Lembra-se do canal Hallmark? Dos filmes postal, produzidos em estúdio com aspeto de telenovela e um "glow" artificial que rapidamente nos tirava para fora da ilusão? Juntando a isso aquela música que define a entrada na quadra natalícia e temos o espírito redundante e rocambolesco de "Last Christmas", o novo filme do realizador Paul Feig ("Caça-fantasmas", "A Melhor Despedida de Solteira) e escrito pela oscarizada Emma Thompson.

O tema homónimo dos Wham! é a profecia nesta comédia romance e evidência de "spoilers" descaradamente colocados nos nossos ouvidos e algum comentário social pelo meio.

Emilia Clarke é Kate, uma jovem que percorre Londres em busca de sítio onde pernoitar, propensa a más decisões e auto-depreciação. Funcionária numa loja de artigos natalícios, gerida por Santa (Michelle Yeoh), ela veste-se de elfo e salta de audição em audição de canto, em busca da oportunidade para singrar. Ao mesmo tempo a sua vida é um caos, mas também uma segunda oportunidade pois sobreviveu recentemente a um problema de saúde.

Já Henry Golding é Tom, um inesperado bom samaritano, com aura alegre e perspicaz, repleto de piruetas inusitadas no meio da rua, acompanhadas de um convidativo “Só tens de olhar para cima”. Charmoso e conveniente, tende a surgir nos momentos mais aflitivos de Kate, para lhe mostrar a beleza e candura de Londres natalícia e consequentemente, dos seus habitantes menos afortunados.
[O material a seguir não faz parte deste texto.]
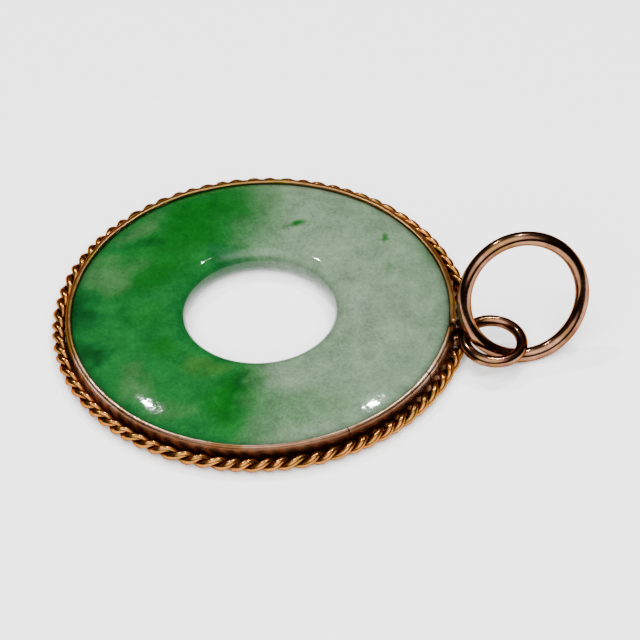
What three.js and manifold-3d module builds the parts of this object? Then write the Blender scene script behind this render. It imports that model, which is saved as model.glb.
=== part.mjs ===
// A jade bi disc, a flat ring of polished green stone, worn as a pendant. A plain gold band turned in
// over the stone's edge holds it, two twisted gold wires run round the foot of the band, and a large
// ring hangs in a small one that is soldered to the band. It lies on its back, and the large ring
// leans in the small one with its lowest point on the ground.
// Millimetres, Z up. Heights are taken from the ground and radii from the stone's axis.

import * as THREE from "three";
import { mergeVertices } from "three/addons/utils/BufferGeometryUtils.js";
import Module from "manifold-3d";

const wasm = await Module();
wasm.setup();

// Stone
const STONE_RADIUS = 17.15;
const STONE_HOLE_RADIUS = 6.7;
const STONE_THICKNESS = 3;
const STONE_CROWN_RADIUS = 10.5;
const STONE_EDGE_HEIGHT = 2.02;
const STONE_HOLE_ROUND = 1.5;
const STONE_BACK_BEVEL_WIDTH = 1.25;
const STONE_BACK_BEVEL_RISE = 0.5;

// Band
const SETTING_CLEARANCE = 0.05;
const BAND_WALL = 0.35;
const BAND_FLARE = 0.12;
const BAND_FOOT_HEIGHT = 0.1;
const BAND_LIP_RISE = 0.44;
const BAND_LIP_OVERLAP = 0.14;
const BAND_LIP_ROUND = 0.15;
const BAND_BACK_LIP_OVERLAP = 0.45;
const BAND_BACK_LIP_THICKNESS = 0.14;
const BAND_SEAM_ANGLE = THREE.MathUtils.degToRad(4.2);
const BAND_SEAM_WIDTH = 0.25;

// Twisted wire edging
const STRAND_COUNT = 2;
const STRAND_RADIUS = 0.34;
const STRAND_CLEARANCE = 0.04;
const ROPE_BAND_CLEARANCE = 0.03;
const ROPE_FOOT_HEIGHT = 0.3;
const ROPE_LAY = 2.99;
const ROPE_JOINT_WIDTH = 1.5;

// Small ring and its solder
const SMALL_RING_RADIUS = 2.56;
const SMALL_RING_WIRE = 1.03;
const SMALL_RING_TILT = THREE.MathUtils.degToRad(5.8);
const SMALL_RING_HEIGHT = 2.19;
const SOLDER_GAP = 0.77;
const SOLDER_CLEARANCE = 0.05;
const SOLDER_BITE = 0.25;
const SOLDER_HEIGHT = 1.1;
const SOLDER_LENGTH = 1.3;

// Large ring
const LARGE_RING_RADIUS = 5.455;
const LARGE_RING_WIRE = 1.28;
const LARGE_RING_LEAN = THREE.MathUtils.degToRad(24.2);
const LARGE_RING_HEADING = THREE.MathUtils.degToRad(27.9);
const LARGE_RING_FLOOR_CLEARANCE = 0.02;
const LARGE_RING_CROSSING_IN = 0.62;
const LARGE_RING_CROSSING_SIDE = 0.69;

// Steps of the faceted surfaces
const STONE_STEPS = 56;
const ROUND_STEPS = 4;
const DOME_STEPS = 5;
const BAND_STEPS = 64;
const STRAND_SIDES = 5;
const STRAND_STEPS_PER_TURN = 7;
const LARGE_RING_STEPS = 40;
const SMALL_RING_STEPS = 24;
const RING_SIDES = 8;
const SOLDER_STEPS = 12;

const TURN = 2 * Math.PI;

// Sizes that follow from the ones above
const bandInnerRadius = STONE_RADIUS + SETTING_CLEARANCE;
const bandTopRadius = bandInnerRadius + BAND_WALL;
const bandFootRadius = bandTopRadius + BAND_FLARE;
const bandLipRadius = STONE_RADIUS - BAND_LIP_OVERLAP;
const bandLipUnderside = STONE_EDGE_HEIGHT + SETTING_CLEARANCE;
const bandTop = bandLipUnderside + BAND_LIP_RISE;
const bandBackLipRadius = STONE_RADIUS - BAND_BACK_LIP_OVERLAP;

const strandOffset = STRAND_RADIUS + STRAND_CLEARANCE / 2;
const ropeRadius = strandOffset + STRAND_RADIUS;
const ropeCentreRadius = bandFootRadius - BAND_FLARE / 2 + ROPE_BAND_CLEARANCE + ropeRadius;
const ropeCentreHeight = ROPE_FOOT_HEIGHT + ropeRadius;

const smallRingWireRadius = SMALL_RING_WIRE / 2;
const smallRingCentre = new THREE.Vector3(
  bandTopRadius + SOLDER_GAP + smallRingWireRadius + SMALL_RING_RADIUS,
  0,
  SMALL_RING_HEIGHT,
);
const largeRingWireRadius = LARGE_RING_WIRE / 2;

// A solid of the library that joins and cuts, from a closed three.js geometry.
function solidFrom(geometry) {
  const bare = geometry.clone();
  bare.deleteAttribute("normal");
  bare.deleteAttribute("uv");
  const merged = mergeVertices(bare);
  return new wasm.Manifold(
    new wasm.Mesh({
      numProp: 3,
      vertProperties: merged.attributes.position.array,
      triVerts: new Uint32Array(merged.index.array),
    }),
  );
}

// A three.js geometry from such a solid.
function geometryFrom(solid) {
  const mesh = solid.getMesh();
  const geometry = new THREE.BufferGeometry();
  geometry.setAttribute("position", new THREE.BufferAttribute(mesh.vertProperties, 3));
  geometry.setIndex(new THREE.BufferAttribute(mesh.triVerts, 1));
  geometry.computeVertexNormals();
  return geometry;
}

// A solid of revolution about Z, from a closed profile of radius and height.
function turned(profile, steps) {
  const geometry = new THREE.LatheGeometry([...profile, profile[0]], steps);
  return geometry.rotateX(Math.PI / 2);
}

function named(name, geometry, material) {
  const mesh = new THREE.Mesh(geometry, material);
  mesh.name = name;
  return mesh;
}

function gold(color, roughness) {
  return new THREE.MeshStandardMaterial({ color, roughness, metalness: 1 });
}

// Points on a quarter of an ellipse about centre, from angle start, both ends included.
function quarter(centre, across, up, start) {
  const points = [];
  for (let step = 0; step <= ROUND_STEPS; step += 1) {
    const angle = start + ((Math.PI / 2) * step) / ROUND_STEPS;
    points.push(
      new THREE.Vector2(
        centre.x + across * Math.cos(angle),
        centre.y + up * Math.sin(angle),
      ),
    );
  }
  return points;
}

// Height of the stone's front, a low dome between the hole's rounding and the edge.
function frontHeight(radius) {
  const fall = STONE_THICKNESS - STONE_EDGE_HEIGHT;
  const share = (radius - STONE_CROWN_RADIUS) / (STONE_RADIUS - STONE_CROWN_RADIUS);
  return STONE_THICKNESS - fall * share * share;
}

// The bi disc: a flat back, a domed front, and a hole with a fully rounded wall.
function stone() {
  const roundRadius = STONE_HOLE_RADIUS + STONE_HOLE_ROUND;
  const waist = new THREE.Vector2(roundRadius, STONE_THICKNESS / 2);
  const upperRise = frontHeight(roundRadius) - waist.y;
  const profile = [
    ...quarter(waist, STONE_HOLE_ROUND, upperRise, Math.PI / 2),
    ...quarter(waist, STONE_HOLE_ROUND, waist.y, Math.PI).slice(1),
    new THREE.Vector2(STONE_RADIUS - STONE_BACK_BEVEL_WIDTH, 0),
    new THREE.Vector2(STONE_RADIUS, STONE_BACK_BEVEL_RISE),
  ];
  for (let step = 0; step < DOME_STEPS; step += 1) {
    const radius = THREE.MathUtils.lerp(STONE_RADIUS, roundRadius, step / DOME_STEPS);
    profile.push(new THREE.Vector2(radius, frontHeight(radius)));
  }
  return turned(profile, STONE_STEPS);
}

// The gold band: a wall that flares towards its foot, a lip turned in over the stone's front, a
// thinner one behind it, and an open seam where the ends of the strip meet.
function band() {
  const footInnerHeight = BAND_FOOT_HEIGHT + BAND_BACK_LIP_THICKNESS;
  const bevelTop = STONE_BACK_BEVEL_RISE - SETTING_CLEARANCE;
  const profile = [
    new THREE.Vector2(bandBackLipRadius, BAND_FOOT_HEIGHT),
    new THREE.Vector2(bandFootRadius, BAND_FOOT_HEIGHT),
    new THREE.Vector2(bandTopRadius, bandTop - BAND_LIP_ROUND),
    new THREE.Vector2(bandTopRadius - BAND_LIP_ROUND, bandTop),
    new THREE.Vector2(bandLipRadius + BAND_LIP_ROUND / 2, bandTop),
    new THREE.Vector2(bandLipRadius, bandTop - BAND_LIP_ROUND / 2),
    new THREE.Vector2(bandLipRadius, bandLipUnderside),
    new THREE.Vector2(bandInnerRadius, bandLipUnderside),
    new THREE.Vector2(bandInnerRadius, bevelTop),
    new THREE.Vector2(bandBackLipRadius, footInnerHeight),
  ];
  const strip = solidFrom(turned(profile, BAND_STEPS));
  const cut = new THREE.BoxGeometry(bandFootRadius, BAND_SEAM_WIDTH, 2 * STONE_THICKNESS);
  cut.translate(bandFootRadius, 0, 0);
  cut.rotateZ(BAND_SEAM_ANGLE);
  return geometryFrom(strip.subtract(solidFrom(cut)));
}

// The line of one wire of the edging: it winds left-handed round a circle that follows the band.
class StrandLine extends THREE.Curve {
  constructor(phase) {
    super();
    this.phase = phase;
    this.halfJoint = ROPE_JOINT_WIDTH / 2 / ropeCentreRadius;
    this.sweep = TURN - 2 * this.halfJoint;
    this.turns = (this.sweep * ropeCentreRadius) / ROPE_LAY;
    this.steps = Math.round(this.turns * STRAND_STEPS_PER_TURN);
    this.arcLengthDivisions = 2 * this.steps;
  }

  getPoint(share, target = new THREE.Vector3()) {
    const around = this.halfJoint + this.sweep * share;
    const twist = this.phase + TURN * this.turns * share;
    const radius = ropeCentreRadius + strandOffset * Math.cos(twist);
    return target.set(
      radius * Math.cos(around),
      radius * Math.sin(around),
      ropeCentreHeight + strandOffset * Math.sin(twist),
    );
  }
}

function strand(index) {
  const line = new StrandLine((TURN * index) / STRAND_COUNT);
  const corners = [];
  for (let side = 0; side < STRAND_SIDES; side += 1) {
    const angle = (TURN * side) / STRAND_SIDES;
    corners.push(
      new THREE.Vector2(STRAND_RADIUS * Math.cos(angle), STRAND_RADIUS * Math.sin(angle)),
    );
  }
  return new THREE.ExtrudeGeometry(new THREE.Shape(corners), {
    extrudePath: line,
    steps: line.steps,
    bevelEnabled: false,
  });
}

// The small ring, closed, with the bead of solder that joins it to the band.
function smallRing() {
  const loop = new THREE.TorusGeometry(
    SMALL_RING_RADIUS,
    smallRingWireRadius,
    RING_SIDES,
    SMALL_RING_STEPS,
  );
  loop.rotateY(SMALL_RING_TILT);
  loop.translate(smallRingCentre.x, smallRingCentre.y, smallRingCentre.z);

  const depth = SOLDER_GAP - SOLDER_CLEARANCE + SOLDER_BITE;
  const bead = new THREE.SphereGeometry(1 / 2, SOLDER_STEPS, SOLDER_STEPS / 2);
  bead.scale(depth, SOLDER_LENGTH, SOLDER_HEIGHT);
  bead.translate(bandTopRadius + SOLDER_CLEARANCE + depth / 2, 0, SMALL_RING_HEIGHT);
  return geometryFrom(solidFrom(loop).add(solidFrom(bead)));
}

// The large ring's frame. Its plane holds a level direction and a climbing one. It passes through
// the small ring's hole, and its lowest point is on the ground, which fixes its centre.
function largeRingFrame() {
  const level = new THREE.Vector3(
    Math.cos(LARGE_RING_HEADING),
    Math.sin(LARGE_RING_HEADING),
    0,
  );
  const climbing = new THREE.Vector3(
    -Math.sin(LARGE_RING_HEADING) * Math.sin(LARGE_RING_LEAN),
    Math.cos(LARGE_RING_HEADING) * Math.sin(LARGE_RING_LEAN),
    Math.cos(LARGE_RING_LEAN),
  );
  const crossing = new THREE.Vector3(-LARGE_RING_CROSSING_IN, -LARGE_RING_CROSSING_SIDE, 0);
  crossing.applyAxisAngle(new THREE.Vector3(0, 1, 0), SMALL_RING_TILT);
  crossing.add(smallRingCentre);

  const lowest = largeRingWireRadius + LARGE_RING_FLOOR_CLEARANCE;
  const climb = (crossing.z - lowest) / (LARGE_RING_RADIUS * Math.cos(LARGE_RING_LEAN));
  const angle = Math.acos(1 - climb);
  const centre = crossing
    .clone()
    .addScaledVector(level, LARGE_RING_RADIUS * Math.sin(angle))
    .addScaledVector(climbing, LARGE_RING_RADIUS * Math.cos(angle));
  const through = level.clone().cross(climbing);
  return new THREE.Matrix4().makeBasis(level, climbing, through).setPosition(centre);
}

function largeRing() {
  const loop = new THREE.TorusGeometry(
    LARGE_RING_RADIUS,
    largeRingWireRadius,
    RING_SIDES,
    LARGE_RING_STEPS,
  );
  return loop.applyMatrix4(largeRingFrame());
}

const jade = new THREE.MeshStandardMaterial({
  color: 0x6f9b78,
  roughness: 0.15,
  metalness: 0,
});
const bandGold = gold(0xb9824a, 0.25);
const ropeGold = gold(0xc98a3a, 0.3);
const ringGold = gold(0xc08a62, 0.15);

const pendant = new THREE.Group();
pendant.add(named("jade_disc", stone(), jade));
pendant.add(named("gold_band", band(), bandGold));
for (let index = 0; index < STRAND_COUNT; index += 1) {
  pendant.add(named(`rope_wire_${index + 1}`, strand(index), ropeGold));
}
pendant.add(named("small_ring", smallRing(), ringGold));
pendant.add(named("large_ring", largeRing(), ringGold));

// The frame's origin is on the ground, under the middle of the whole pendant.
const extent = new THREE.Box3().setFromObject(pendant, true);
const middle = extent.getCenter(new THREE.Vector3());
pendant.position.set(-middle.x, -middle.y, -extent.min.z);

const group = new THREE.Group();
group.add(pendant);
export default group;
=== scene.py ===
import math

import bpy
import numpy as np
from mathutils import Matrix, Vector


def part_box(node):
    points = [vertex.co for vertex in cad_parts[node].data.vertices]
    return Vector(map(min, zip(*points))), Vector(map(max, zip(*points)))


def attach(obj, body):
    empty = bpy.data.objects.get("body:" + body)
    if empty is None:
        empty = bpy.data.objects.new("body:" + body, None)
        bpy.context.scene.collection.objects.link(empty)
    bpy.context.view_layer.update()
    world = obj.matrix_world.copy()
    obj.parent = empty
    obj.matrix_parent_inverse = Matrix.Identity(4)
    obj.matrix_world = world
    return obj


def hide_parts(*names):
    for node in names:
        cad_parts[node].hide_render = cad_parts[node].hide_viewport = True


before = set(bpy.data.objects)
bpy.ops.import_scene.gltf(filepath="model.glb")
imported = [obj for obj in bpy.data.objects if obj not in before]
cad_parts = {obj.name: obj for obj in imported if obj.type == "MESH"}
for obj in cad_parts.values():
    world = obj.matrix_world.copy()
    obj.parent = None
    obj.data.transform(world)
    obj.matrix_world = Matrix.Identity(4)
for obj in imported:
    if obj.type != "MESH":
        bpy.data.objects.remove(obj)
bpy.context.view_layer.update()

MM = 0.001
TURN = 2 * math.pi

# The view of the photo, about the disc's axis
VIEW_AZIMUTH = math.radians(14.5)
VIEW_ELEVATION = math.radians(44.0)
VIEW_ROLL = math.radians(-2.42)
VIEW_DISTANCE = 340 * MM
VIEW_LENS = 211.1
VIEW_SENSOR = 36
VIEW_CLIP_START = 10 * MM
VIEW_TARGET_ACROSS = 5.05 * MM
VIEW_TARGET_ALONG = 1.88 * MM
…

Enquanto Kate lida com as suas asneiras, a família desconexa e o lugar no mundo, Tom parece-lhe demasiado perfeito para ser verdade.

De diálogos ritmados, sagazes, linguarejar "trash" e um piscar de olho à série de sucesso "Fleabag", há neste argumento uma vontade de respirar para lá da cultura açucarada do Natal, como uma bola de enfeitar estilhaçada no chão.

O comentário social está presente, seja pela solidão e a caminhada errante de uns, ou pela exploração de linhas narrativas como a xenofobia patente no Brexit e a saúde mental. Só que falta a "Last Christmas" um bom embrulho pois perde-se na falta de lógica e alguma patetice da relação entre Tom e Kate. Querendo ser mágico, perde acutilância.

Ainda assim, tem uma surpresa no sapatinho: a representação de Emilia Clarke, que traz para o grande ecrã a "persona" já lhe conhecida das entrevistas, onde imperam o sarcasmo e a língua afiada.

Com a segunda metade a tentar puxar dos clichés todos para compor o milagre de Natal, este será um filme para ser repetido vezes sem conta na televisão, de cálice de Baileys na mão. Mas logo que antecipar a grande revelação da história, a tentação será a de mudar de canal.

"Last Christmas": nos cinemas a 5 de dezembro.